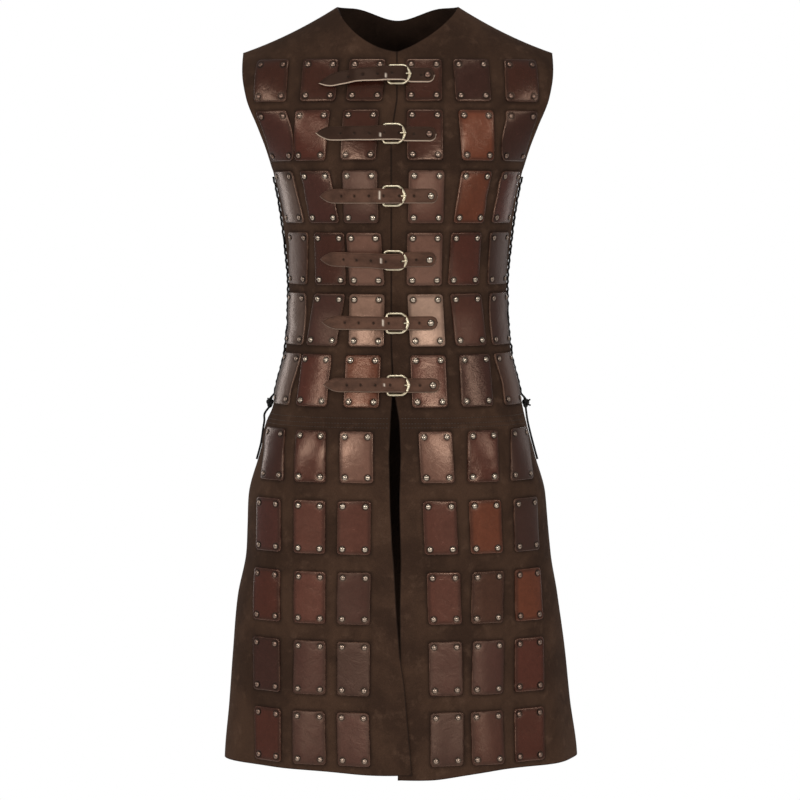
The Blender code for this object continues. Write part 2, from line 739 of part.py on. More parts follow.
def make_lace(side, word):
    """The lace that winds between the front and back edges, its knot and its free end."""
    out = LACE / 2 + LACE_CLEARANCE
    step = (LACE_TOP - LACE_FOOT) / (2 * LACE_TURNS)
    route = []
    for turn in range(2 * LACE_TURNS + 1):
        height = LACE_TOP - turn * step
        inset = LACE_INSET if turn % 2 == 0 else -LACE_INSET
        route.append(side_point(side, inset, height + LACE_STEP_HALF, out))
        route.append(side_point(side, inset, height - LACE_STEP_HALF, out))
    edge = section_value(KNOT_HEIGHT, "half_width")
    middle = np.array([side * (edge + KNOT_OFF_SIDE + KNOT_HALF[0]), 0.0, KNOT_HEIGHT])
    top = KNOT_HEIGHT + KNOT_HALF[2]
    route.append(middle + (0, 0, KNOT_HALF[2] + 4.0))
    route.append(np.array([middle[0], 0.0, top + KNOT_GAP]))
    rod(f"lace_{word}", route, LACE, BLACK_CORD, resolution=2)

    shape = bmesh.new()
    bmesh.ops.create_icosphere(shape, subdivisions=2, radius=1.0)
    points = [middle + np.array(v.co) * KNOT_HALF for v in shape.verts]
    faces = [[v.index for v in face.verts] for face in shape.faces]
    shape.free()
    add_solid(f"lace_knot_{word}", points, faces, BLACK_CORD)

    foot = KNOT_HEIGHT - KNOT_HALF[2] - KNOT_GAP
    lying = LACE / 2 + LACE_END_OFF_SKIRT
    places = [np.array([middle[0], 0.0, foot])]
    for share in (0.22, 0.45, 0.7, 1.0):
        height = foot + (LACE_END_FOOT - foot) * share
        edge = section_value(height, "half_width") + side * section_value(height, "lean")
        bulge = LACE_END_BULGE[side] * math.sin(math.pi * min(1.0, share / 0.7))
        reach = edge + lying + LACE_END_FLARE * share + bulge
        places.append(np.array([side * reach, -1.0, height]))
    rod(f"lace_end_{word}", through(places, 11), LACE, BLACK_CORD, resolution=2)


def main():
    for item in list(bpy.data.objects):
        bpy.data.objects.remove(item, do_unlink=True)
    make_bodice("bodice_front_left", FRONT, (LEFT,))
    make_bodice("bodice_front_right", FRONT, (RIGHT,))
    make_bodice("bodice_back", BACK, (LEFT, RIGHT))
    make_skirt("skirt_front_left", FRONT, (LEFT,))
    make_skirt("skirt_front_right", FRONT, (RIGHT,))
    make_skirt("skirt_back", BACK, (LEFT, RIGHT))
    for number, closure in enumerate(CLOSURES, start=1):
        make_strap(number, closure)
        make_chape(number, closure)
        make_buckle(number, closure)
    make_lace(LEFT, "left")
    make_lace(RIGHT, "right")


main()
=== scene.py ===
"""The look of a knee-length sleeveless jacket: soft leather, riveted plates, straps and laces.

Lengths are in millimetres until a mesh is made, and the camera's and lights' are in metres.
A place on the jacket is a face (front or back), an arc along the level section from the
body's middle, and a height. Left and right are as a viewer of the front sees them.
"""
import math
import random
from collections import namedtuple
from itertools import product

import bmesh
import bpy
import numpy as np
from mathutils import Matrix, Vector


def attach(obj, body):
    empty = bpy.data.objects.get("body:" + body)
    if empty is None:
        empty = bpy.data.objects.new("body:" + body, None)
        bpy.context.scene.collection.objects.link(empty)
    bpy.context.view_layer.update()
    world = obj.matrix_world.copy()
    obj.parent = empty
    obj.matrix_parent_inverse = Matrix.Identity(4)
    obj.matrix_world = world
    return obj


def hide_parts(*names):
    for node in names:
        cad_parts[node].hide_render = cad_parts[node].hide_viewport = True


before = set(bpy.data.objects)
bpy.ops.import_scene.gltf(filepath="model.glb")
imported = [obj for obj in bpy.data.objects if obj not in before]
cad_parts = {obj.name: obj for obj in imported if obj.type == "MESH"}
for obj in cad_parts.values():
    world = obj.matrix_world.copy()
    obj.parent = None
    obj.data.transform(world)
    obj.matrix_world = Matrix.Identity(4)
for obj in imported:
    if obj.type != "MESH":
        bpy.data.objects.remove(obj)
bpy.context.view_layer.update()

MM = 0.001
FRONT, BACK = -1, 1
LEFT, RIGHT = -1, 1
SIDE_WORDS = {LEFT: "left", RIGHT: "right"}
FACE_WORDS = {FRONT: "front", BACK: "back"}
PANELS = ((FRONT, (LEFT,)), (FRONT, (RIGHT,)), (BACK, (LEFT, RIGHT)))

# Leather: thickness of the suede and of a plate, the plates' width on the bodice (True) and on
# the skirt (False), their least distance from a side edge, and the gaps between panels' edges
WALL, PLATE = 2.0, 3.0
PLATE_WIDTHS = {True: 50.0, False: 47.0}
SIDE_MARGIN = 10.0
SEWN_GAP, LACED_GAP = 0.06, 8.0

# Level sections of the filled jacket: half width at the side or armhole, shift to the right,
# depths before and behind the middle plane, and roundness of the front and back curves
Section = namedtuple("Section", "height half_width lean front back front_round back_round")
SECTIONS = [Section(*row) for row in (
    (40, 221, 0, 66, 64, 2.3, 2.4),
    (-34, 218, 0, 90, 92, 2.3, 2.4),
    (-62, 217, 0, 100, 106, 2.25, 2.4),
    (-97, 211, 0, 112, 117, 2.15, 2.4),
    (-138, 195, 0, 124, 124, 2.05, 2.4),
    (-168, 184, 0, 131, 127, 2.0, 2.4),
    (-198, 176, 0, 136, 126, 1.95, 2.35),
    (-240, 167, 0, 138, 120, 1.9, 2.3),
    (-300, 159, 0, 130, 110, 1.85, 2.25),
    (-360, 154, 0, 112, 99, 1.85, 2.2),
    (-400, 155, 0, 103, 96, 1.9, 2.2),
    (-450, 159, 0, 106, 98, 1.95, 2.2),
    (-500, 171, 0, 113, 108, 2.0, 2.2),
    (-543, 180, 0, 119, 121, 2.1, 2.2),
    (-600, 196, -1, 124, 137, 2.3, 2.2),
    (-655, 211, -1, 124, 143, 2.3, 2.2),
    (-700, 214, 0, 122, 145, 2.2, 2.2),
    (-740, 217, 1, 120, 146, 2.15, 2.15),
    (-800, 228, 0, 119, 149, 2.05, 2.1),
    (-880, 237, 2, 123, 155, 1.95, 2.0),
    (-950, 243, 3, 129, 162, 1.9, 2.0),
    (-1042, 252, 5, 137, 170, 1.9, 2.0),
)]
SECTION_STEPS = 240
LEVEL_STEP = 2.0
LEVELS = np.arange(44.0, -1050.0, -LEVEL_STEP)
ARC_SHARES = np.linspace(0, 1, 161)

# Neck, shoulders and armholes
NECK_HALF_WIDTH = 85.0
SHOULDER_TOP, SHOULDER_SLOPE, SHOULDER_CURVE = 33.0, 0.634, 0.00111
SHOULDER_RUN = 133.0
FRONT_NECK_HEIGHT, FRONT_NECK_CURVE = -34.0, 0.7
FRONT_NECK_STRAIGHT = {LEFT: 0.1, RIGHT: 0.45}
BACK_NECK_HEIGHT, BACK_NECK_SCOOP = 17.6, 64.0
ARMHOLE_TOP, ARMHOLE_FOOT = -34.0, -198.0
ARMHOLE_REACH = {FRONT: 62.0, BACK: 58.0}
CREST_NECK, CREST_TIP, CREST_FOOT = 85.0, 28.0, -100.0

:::

_What the task asks_: Write each line above out exactly.

_Response to the task_:
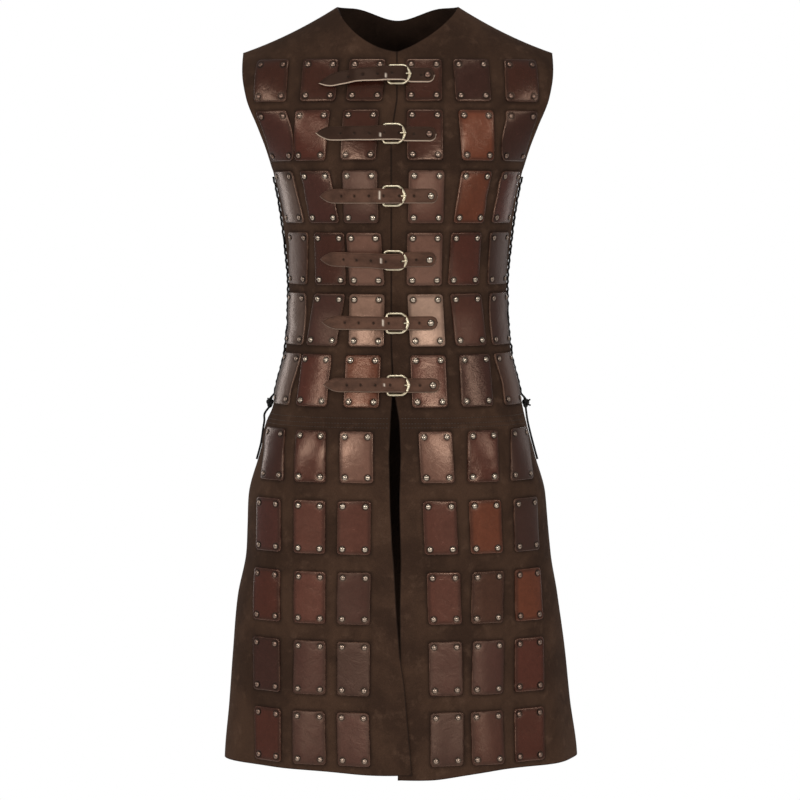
The Blender code for this object continues. Write part 2, from line 739 of part.py on. More parts follow.
def make_lace(side, word):
    """The lace that winds between the front and back edges, its knot and its free end."""
    out = LACE / 2 + LACE_CLEARANCE
    step = (LACE_TOP - LACE_FOOT) / (2 * LACE_TURNS)
    route = []
    for turn in range(2 * LACE_TURNS + 1):
        height = LACE_TOP - turn * step
        inset = LACE_INSET if turn % 2 == 0 else -LACE_INSET
        route.append(side_point(side, inset, height + LACE_STEP_HALF, out))
        route.append(side_point(side, inset, height - LACE_STEP_HALF, out))
    edge = section_value(KNOT_HEIGHT, "half_width")
    middle = np.array([side * (edge + KNOT_OFF_SIDE + KNOT_HALF[0]), 0.0, KNOT_HEIGHT])
    top = KNOT_HEIGHT + KNOT_HALF[2]
    route.append(middle + (0, 0, KNOT_HALF[2] + 4.0))
    route.append(np.array([middle[0], 0.0, top + KNOT_GAP]))
    rod(f"lace_{word}", route, LACE, BLACK_CORD, resolution=2)

    shape = bmesh.new()
    bmesh.ops.create_icosphere(shape, subdivisions=2, radius=1.0)
    points = [middle + np.array(v.co) * KNOT_HALF for v in shape.verts]
    faces = [[v.index for v in face.verts] for face in shape.faces]
    shape.free()
    add_solid(f"lace_knot_{word}", points, faces, BLACK_CORD)

    foot = KNOT_HEIGHT - KNOT_HALF[2] - KNOT_GAP
    lying = LACE / 2 + LACE_END_OFF_SKIRT
    places = [np.array([middle[0], 0.0, foot])]
    for share in (0.22, 0.45, 0.7, 1.0):
        height = foot + (LACE_END_FOOT - foot) * share
        edge = section_value(height, "half_width") + side * section_value(height, "lean")
        bulge = LACE_END_BULGE[side] * math.sin(math.pi * min(1.0, share / 0.7))
        reach = edge + lying + LACE_END_FLARE * share + bulge
        places.append(np.array([side * reach, -1.0, height]))
    rod(f"lace_end_{word}", through(places, 11), LACE, BLACK_CORD, resolution=2)


def main():
    for item in list(bpy.data.objects):
        bpy.data.objects.remove(item, do_unlink=True)
    make_bodice("bodice_front_left", FRONT, (LEFT,))
    make_bodice("bodice_front_right", FRONT, (RIGHT,))
    make_bodice("bodice_back", BACK, (LEFT, RIGHT))
    make_skirt("skirt_front_left", FRONT, (LEFT,))
    make_skirt("skirt_front_right", FRONT, (RIGHT,))
    make_skirt("skirt_back", BACK, (LEFT, RIGHT))
    for number, closure in enumerate(CLOSURES, start=1):
        make_strap(number, closure)
        make_chape(number, closure)
        make_buckle(number, closure)
    make_lace(LEFT, "left")
    make_lace(RIGHT, "right")


main()
=== scene.py ===
"""The look of a knee-length sleeveless jacket: soft leather, riveted plates, straps and laces.

Lengths are in millimetres until a mesh is made, and the camera's and lights' are in metres.
A place on the jacket is a face (front or back), an arc along the level section from the
body's middle, and a height. Left and right are as a viewer of the front sees them.
"""
import math
import random
from collections import namedtuple
from itertools import product

import bmesh
import bpy
import numpy as np
from mathutils import Matrix, Vector


def attach(obj, body):
    empty = bpy.data.objects.get("body:" + body)
    if empty is None:
        empty = bpy.data.objects.new("body:" + body, None)
        bpy.context.scene.collection.objects.link(empty)
    bpy.context.view_layer.update()
    world = obj.matrix_world.copy()
    obj.parent = empty
    obj.matrix_parent_inverse = Matrix.Identity(4)
    obj.matrix_world = world
    return obj


def hide_parts(*names):
    for node in names:
        cad_parts[node].hide_render = cad_parts[node].hide_viewport = True


before = set(bpy.data.objects)
bpy.ops.import_scene.gltf(filepath="model.glb")
imported = [obj for obj in bpy.data.objects if obj not in before]
cad_parts = {obj.name: obj for obj in imported if obj.type == "MESH"}
for obj in cad_parts.values():
    world = obj.matrix_world.copy()
    obj.parent = None
    obj.data.transform(world)
    obj.matrix_world = Matrix.Identity(4)
for obj in imported:
    if obj.type != "MESH":
        bpy.data.objects.remove(obj)
bpy.context.view_layer.update()

MM = 0.001
FRONT, BACK = -1, 1
LEFT, RIGHT = -1, 1
SIDE_WORDS = {LEFT: "left", RIGHT: "right"}
FACE_WORDS = {FRONT: "front", BACK: "back"}
PANELS = ((FRONT, (LEFT,)), (FRONT, (RIGHT,)), (BACK, (LEFT, RIGHT)))

# Leather: thickness of the suede and of a plate, the plates' width on the bodice (True) and on
# the skirt (False), their least distance from a side edge, and the gaps between panels' edges
WALL, PLATE = 2.0, 3.0
PLATE_WIDTHS = {True: 50.0, False: 47.0}
SIDE_MARGIN = 10.0
SEWN_GAP, LACED_GAP = 0.06, 8.0

# Level sections of the filled jacket: half width at the side or armhole, shift to the right,
# depths before and behind the middle plane, and roundness of the front and back curves
Section = namedtuple("Section", "height half_width lean front back front_round back_round")
SECTIONS = [Section(*row) for row in (
    (40, 221, 0, 66, 64, 2.3, 2.4),
    (-34, 218, 0, 90, 92, 2.3, 2.4),
    (-62, 217, 0, 100, 106, 2.25, 2.4),
    (-97, 211, 0, 112, 117, 2.15, 2.4),
    (-138, 195, 0, 124, 124, 2.05, 2.4),
    (-168, 184, 0, 131, 127, 2.0, 2.4),
    (-198, 176, 0, 136, 126, 1.95, 2.35),
    (-240, 167, 0, 138, 120, 1.9, 2.3),
    (-300, 159, 0, 130, 110, 1.85, 2.25),
    (-360, 154, 0, 112, 99, 1.85, 2.2),
    (-400, 155, 0, 103, 96, 1.9, 2.2),
    (-450, 159, 0, 106, 98, 1.95, 2.2),
    (-500, 171, 0, 113, 108, 2.0, 2.2),
    (-543, 180, 0, 119, 121, 2.1, 2.2),
    (-600, 196, -1, 124, 137, 2.3, 2.2),
    (-655, 211, -1, 124, 143, 2.3, 2.2),
    (-700, 214, 0, 122, 145, 2.2, 2.2),
    (-740, 217, 1, 120, 146, 2.15, 2.15),
    (-800, 228, 0, 119, 149, 2.05, 2.1),
    (-880, 237, 2, 123, 155, 1.95, 2.0),
    (-950, 243, 3, 129, 162, 1.9, 2.0),
    (-1042, 252, 5, 137, 170, 1.9, 2.0),
)]
SECTION_STEPS = 240
LEVEL_STEP = 2.0
LEVELS = np.arange(44.0, -1050.0, -LEVEL_STEP)
ARC_SHARES = np.linspace(0, 1, 161)

# Neck, shoulders and armholes
NECK_HALF_WIDTH = 85.0
SHOULDER_TOP, SHOULDER_SLOPE, SHOULDER_CURVE = 33.0, 0.634, 0.00111
SHOULDER_RUN = 133.0
FRONT_NECK_HEIGHT, FRONT_NECK_CURVE = -34.0, 0.7
FRONT_NECK_STRAIGHT = {LEFT: 0.1, RIGHT: 0.45}
BACK_NECK_HEIGHT, BACK_NECK_SCOOP = 17.6, 64.0
ARMHOLE_TOP, ARMHOLE_FOOT = -34.0, -198.0
ARMHOLE_REACH = {FRONT: 62.0, BACK: 58.0}
CREST_NECK, CREST_TIP, CREST_FOOT = 85.0, 28.0, -100.0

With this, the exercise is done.